For us, that’s the exciting part of performing live. It’s not simply a band playing through its catalogue. As clichéd as it might sound, it’s a journey. The songs become chapters in a larger narrative, connected by mood, atmosphere, tension, and release. People who know the recordings will recognize the songs, but they’ll also hear them in a completely new context.
Q. If you could call on the universe and ask for one professional wish for Hollow Shift, what would you choose? Would it be a festival tour, major release backing, a specific collaboration, or something completely different?
A. Without hesitation: enough funding to tour and market Hollow Shift internationally.
Of course, there are festivals we’d love to play and artists we’d love to share a stage with, but the real dream is being able to take this project out into the world and connect with people face-to-face. We genuinely love performing live. There's something magical about watching songs leave the studio and become a shared experience between the band and the audience.
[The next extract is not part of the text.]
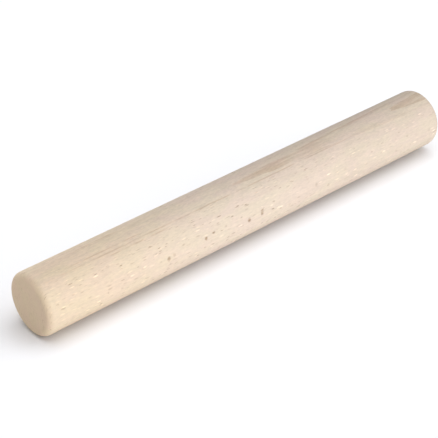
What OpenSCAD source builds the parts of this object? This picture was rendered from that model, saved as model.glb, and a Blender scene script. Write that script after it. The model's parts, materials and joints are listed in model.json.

Making the music is only part of it for us. It’s the spark, but it’s not the whole fire. The songs need bodies in front of them. They need rooms full of people moving, singing, dancing, feeling, and interpreting them in their own way. They need to become physical.
The reality is that independent artists often face practical barriers that have nothing to do with creativity. Touring internationally requires significant resources, and marketing is what helps the music reach the people who might connect with it. If I could ask the universe for one thing, it wouldn’t be fame or chart positions. It would be the means to put Hollow Shift in front of audiences around the world and let the music do what it was always meant to do: exist beyond us.
Everything else would grow from there.
The Cage: Hollow Shift, thank you so much, we appreciate you taking the time to talk to us!
End Interview
We’re happy to have shared Hollow Shift’s exciting journey with you and uncovered such inspiring insights about their creative process.